In the Name of Allah, the Most Kind, the Most Merciful
Adab al-Ikhtilaaf: The etiquette of dealing with differences of opinion part 3 [Video here]
In our first two parts we discussed the following points:
1) The Qur’an mentions people were one. When divine knowledge came to guide them, they used this as a means of misguidance against each other..
2) Differences in any one issue show the depth of that matter and how much knowledge it may contain
3) Scholars advise to keep their differences of opinion private before going public
4) Differences emanate from two places: i) Ignorance and ego ii) Newscasters; news-hounds; and news consumers
5) The Maraji’ welcome challenges (within reason, obviously)
In this weeks discussion we will look at the question of our attitudes toward people who have differences with us.
Karen Armstrong has written one of the most important books of our generation: ‘Muhammed: Prophet for our time’. At the onset of the book she says it was disturbing to her to see the Prophet (s) denigrated as a militant Prophet, when this is a man who spent his entire life trying to solve the problem of human conflict. He was born into a society of perpetual cycles of violence. An example of this is the famous 40 year war over a horse race called ‘Harb al-Dahis was Ghafra’, referring the names of the horses between the tribes of Abs and Dibyan. The man who started the war became a monk because he could not bear to look at the faces of those whom he’d been the cause of injury or death to.
We can see how the Qur’an addresses the attitude of believers to be amongst themselves
(48:29) Muhammad is God’s Apostle; and those who are [truly] with him are firm and unyielding towards all deniers of the truth, [yet] full of mercy towards one another.”مُّحَمَّدٌ رَّسُولُ اللَّهِ وَالَّذِينَ مَعَهُ أَشِدَّاء عَلَى الْكُفَّارِ رُحَمَاء بَيْنَهُمْ
This is why the Prophet (s) had to warn, “Do not turn back after me as ingrates striking at the neck of one another” لا ترجعوا بعدي كفاراً يضرب بعضكم رقاب بعضٍ
The Qur’an is critical of those who use their extremism in personal beliefs to be a means of dividing the community. This is mentioned twice in the Qur’an:
فَتَقَطَّعُوا أَمْرَهُم بَيْنَهُمْ زُبُرًا كُلُّ حِزْبٍ بِمَا لَدَيْهِمْ فَرِحُونَ(23:53) “But they (who claim to follow you) have torn their unity wide asunder, piece by piece, each group delighting in [but] what they themselves possess.”

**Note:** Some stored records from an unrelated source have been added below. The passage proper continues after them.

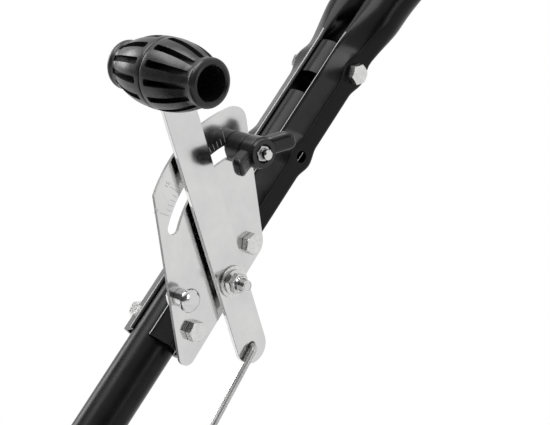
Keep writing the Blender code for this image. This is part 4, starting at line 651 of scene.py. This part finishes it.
def hexBolt(kind, clamped):
    # head above the origin, thread and nut below what it clamps
    size, flats, nutTall = kind["boltSize"] / 2, kind["boltFlats"], kind["nutTall"]
    face = flats / 2 * 0.95
    washerFace = disc(face, -0.05 * mm, 0.3 * mm, 40)
    shank = disc(size, 0.2 * mm, -clamped, 32)
    nut = placed(hexagon(flats, nutTall, True), Matrix.Translation((0, 0, -clamped - nutTall)))
    end = -clamped - nutTall - kind["pastNut"]
    screw = thread(size, kind["boltPitch"], end + 0.5 * mm, -clamped)
    tip = spun([(0, end), (size * 0.8, end), (size * 0.9, end + 0.6 * mm), (0, end + 0.6 * mm)], 28, False)
    return merged(hexagon(flats, kind["boltHead"]), washerFace, shank, nut, screw, tip)


def atX(x, along=0.0):
    return column @ Matrix.Translation((x, along, 0)) @ turnToX


def makeColumnBolts(kind):
    far, near = plateBack, plateFront + gap
    for node, along, headAt, turn in (("gauge_bolt_lower", boltAlong[0], near, 8),
                                      ("gauge_bolt_upper", boltAlong[1], near, 38),
                                      ("handle_bolt", boltAlong[3], far, 21)):
        place = atX(headAt, along) @ Matrix.Rotation(radians(turn), 4, "Z")
        bolt = placed(hexBolt(kind, headAt + far), place)
        standIn(node, bolt, "zincFastener", "frame")


makeColumnBolts(fasteners)

closedStop = {
    "dome": 8.2 * mm, "proud": 13.8 * mm, "neck": 6.2 * mm, "domeTall": 4.4 * mm, "nutTall": 4.0 * mm,
}


def makeClosedStop(stop):
    dome, neck, nutTall = stop["dome"], stop["neck"], stop["nutTall"]
    top, back = plateFront + stop["proud"], plateBack - gap
    low = top - stop["domeTall"]
    rise = stop["domeTall"] - 0.8 * mm
    profile = [(0, plateFront + gap), (neck, plateFront + gap), (neck, low)]
    profile += [(dome - 0.4 * mm, low), (dome, low + 0.4 * mm)]
    for turn in [radians(10 * i) for i in range(9)]:
        profile.append((dome * cos(turn), low + 0.8 * mm + rise * sin(turn)))
    profile.append((0, top))
    nut = placed(hexagon(fasteners["boltFlats"], nutTall, True), Matrix.Translation((0, 0, back - nutTall)))
    size, front = boltRadius, plateFront + mm
    shank = disc(size, front, back - mm, 32)
    screw = thread(size, fasteners["boltPitch"], back - nutTall - 1.2 * mm, back - mm)
    stand = column @ Matrix.Translation((0, *gaugePlate["closedStop"])) @ turnToX
    bm = placed(merged(spun(profile, 64, False), nut, shank, screw), stand)
    finished("closed_stop_finished", bm, "zincSheet", "frame", ("closed_stop_bolt",))


makeClosedStop(closedStop)

# Pivot of the lever, from the plate outwards; the bolt's end has a turned groove
pivot = {
    "spacer": 9.0 * mm, "washer": 11.0 * mm, "washerThick": 1.6 * mm, "flange": 8.6 * mm,
    "flangeTop": 6.9 * mm, "flangeThick": 1.1 * mm, "flangeTall": 2.3 * mm, "collar": 5.9 * mm,
    "collarFrom": 6.0 * mm,
    "collarTop": 5.2 * mm, "nutTall": 8.2 * mm, "end": 15.4 * mm, "endLong": 4.6 * mm,
    "groove": (2.75 * mm, 3.1 * mm), "grooveDeep": 0.5 * mm, "headRadius": 5.4 * mm, "headTall": 4.9 * mm,
}


def pivotNut(parts, bore, seat):
    flange, rim, top = parts["flange"], seat + parts["flangeTall"], seat + parts["nutTall"]
    collar, collarLow = parts["collar"], seat + parts["collarFrom"]
    skirt = spun([(bore, seat), (flange - 0.2 * mm, seat), (flange, seat + 0.3 * mm),
                  (flange, seat + parts["flangeThick"]), (parts["flangeTop"], rim), (bore, rim)], 64)
    body = placed(hexagon(fasteners["boltFlats"], 5.0 * mm), Matrix.Translation((0, 0, seat + 1.6 * mm)))
    body = carved(body, roundHole(Matrix.Translation((0, 0, seat + 4 * mm)), bore, 20 * mm, 40))
    neck = spun([(bore, collarLow), (collar, collarLow), (collar, top - 1.2 * mm), (parts["collarTop"], top),
                 (bore + 0.2 * mm, top)], 56)
    return merged(skirt, body, neck)


def pivotBolt(parts, front):
    size, end, headBack = boltRadius, leverFront + parts["end"], tubeRadius + 1.4 * mm
    head, headFront, neck = parts["headRadius"], headBack + parts["headTall"], headBack + 4 * mm
    (inner, outer), floor = parts["groove"], end - parts["grooveDeep"]
    start = end - parts["endLong"]
    knob = disc(head, headBack, headFront, 40)
    shank = disc(size, neck, front, 32)
    tip = spun([(0, start), (size, start), (size, end - 0.4 * mm), (size - 0.4 * mm, end), (outer, end),
                (outer, floor), (inner, floor), (inner, end), (0, end)], 56, False)
    return merged(knob, shank, thread(size, fasteners["boltPitch"], front - mm, end - 4.0 * mm), tip)


def makePivot(parts):
    bore = boltRadius + gap
    front, back = leverFront + gap, leverBack - gap
    seat = front + parts["washerThick"]
    stand = column @ turnToX
    washer = softenEdges(ring(bore, parts["washer"], front, seat, 72), 0.3 * mm, 3)
    standIn("pivot_washer", placed(washer, stand), "zincFastener", "frame")
    nut, bolt = pivotNut(parts, bore, seat + gap), pivotBolt(parts, front)
    standIn("pivot_nut", placed(nut, stand), "zincSheet", "frame")
    standIn("pivot_bolt", placed(bolt, stand), "zincSheet", "frame")
    spacer = softenEdges(ring(bore, parts["spacer"], plateFront + gap, back, 56), 0.3 * mm)
    standIn("pivot_spacer", placed(spacer, stand), "nylon", "frame")


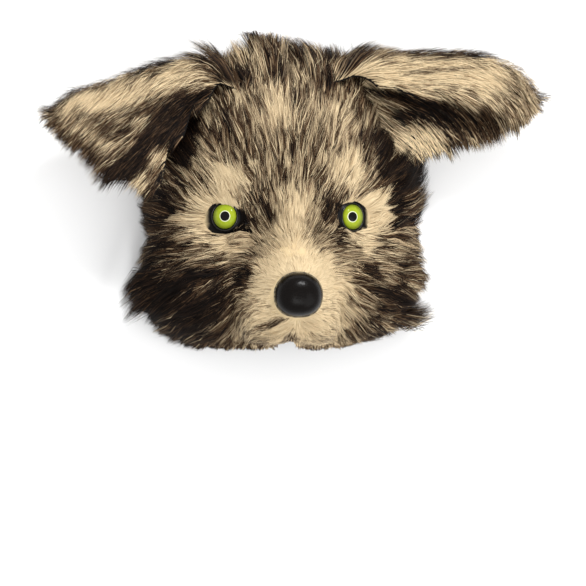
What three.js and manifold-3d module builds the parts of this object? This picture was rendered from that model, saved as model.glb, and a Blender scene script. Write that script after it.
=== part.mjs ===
// A costume wolf half-mask: long fake fur over a hollow moulded black shell, with two folded fur ears,
// two domed plastic eyes and a moulded nose. It lies face up on its flat back rim.
//
// Frame, in millimetres: +Z is the way the face looks, +Y is towards the crown and +X is the picture's right.
// The shapes are worked out with the point midway between the eyes at X 0, Y 0, and the back rim at Z 0.
// At the end the whole mask is moved in X and Y so that its box is centred over the origin.

import * as THREE from "three";
import { mergeVertices } from "three/addons/utils/BufferGeometryUtils.js";
import Module from "manifold-3d";

const wasm = await Module();
wasm.setup();

// Driving dimensions of the shell

const SHELL_WALL = 2.5;
const GLUE_GAP = 0.3;
const LUMP_BLEND = 15;
const HEART = [0, -5, 0]; // the point inside the head that every surface is measured from
const REACH = 230; // further from HEART than any part of the head
const SHELL_LOWER_EDGE = -97;

// The moulded form is a soft union of these ellipsoids. A lump with twin: true is there on both sides.
const LUMPS = [
  { part: "skull", centre: [0, 19, 0], radii: [99, 105, 96] },
  { part: "jowls", centre: [0, -50, 0], radii: [96, 68, 74] },
  { part: "brow", centre: [0, 30, 48], radii: [64, 42, 46] },
  { part: "cheek", centre: [54, -42, 30], radii: [44, 48, 48], twin: true },
  { part: "bridge", centre: [0, -20, 70], radii: [17, 44, 38] },
  { part: "muzzle root", centre: [0, -56, 48], radii: [47, 48, 54] },
  { part: "muzzle", centre: [0, -62, 84], radii: [27, 32, 56] },
  { part: "lip", centre: [14, -80, 86], radii: [19, 20, 34], twin: true },
];

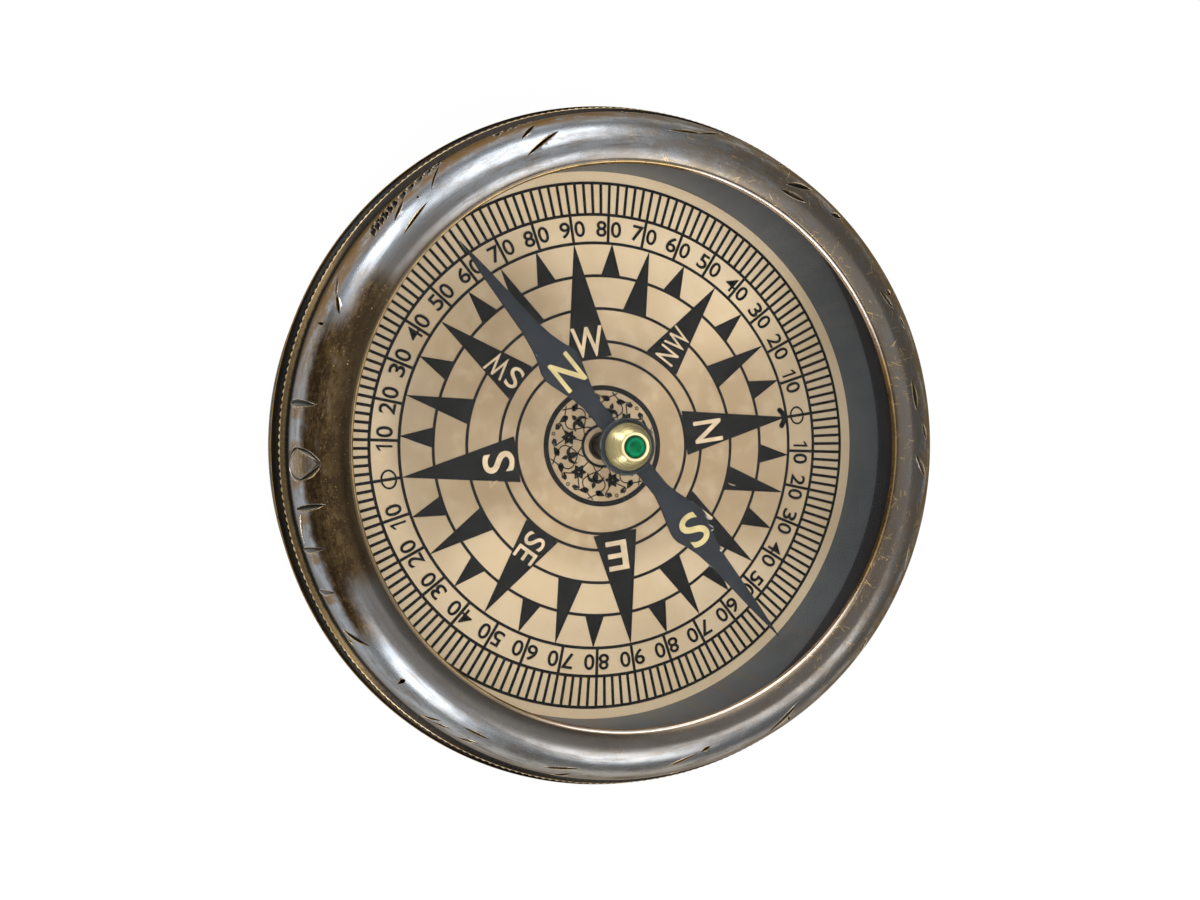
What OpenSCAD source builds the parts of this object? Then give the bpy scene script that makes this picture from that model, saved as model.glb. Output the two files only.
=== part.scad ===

مِنَ الَّذِينَ فَرَّقُوا دِينَهُمْ وَكَانُوا شِيَعًا كُلُّ حِزْبٍ بِمَا لَدَيْهِمْ فَرِحُونَ(30:32) “Among those who have broken the unity of their faith and have become sects, each group delighting in but what they themselves hold.”
What is the attitude of our Maraji’ toward differences between them? I was present in the lesson of Grand Ayatollah Syed Mohammed Taqi al-Modarresi when he categorically stated, ‘Whichever Marja’ you follow you are guided’. He also said, “Syed as-Seestani is my friend. Syed Khamenei is my friend” when talking about how people wanted to create differences between them.
In a famous lesson, during the intellectual battle between the Akhbaris and Usulis, when the groups had vast differences, the leaders of of those periods kept their unity. When Sheikh Wahid Behbehani, head of the Usuli movement, died, he willed that Syed Yusuf al-Bahrani, head of the opposition Akhbari movement, should lead his funeral prayers. This shows the differences are academic but the responsibility of protecting the community was tantamount. And these are the examples set for us.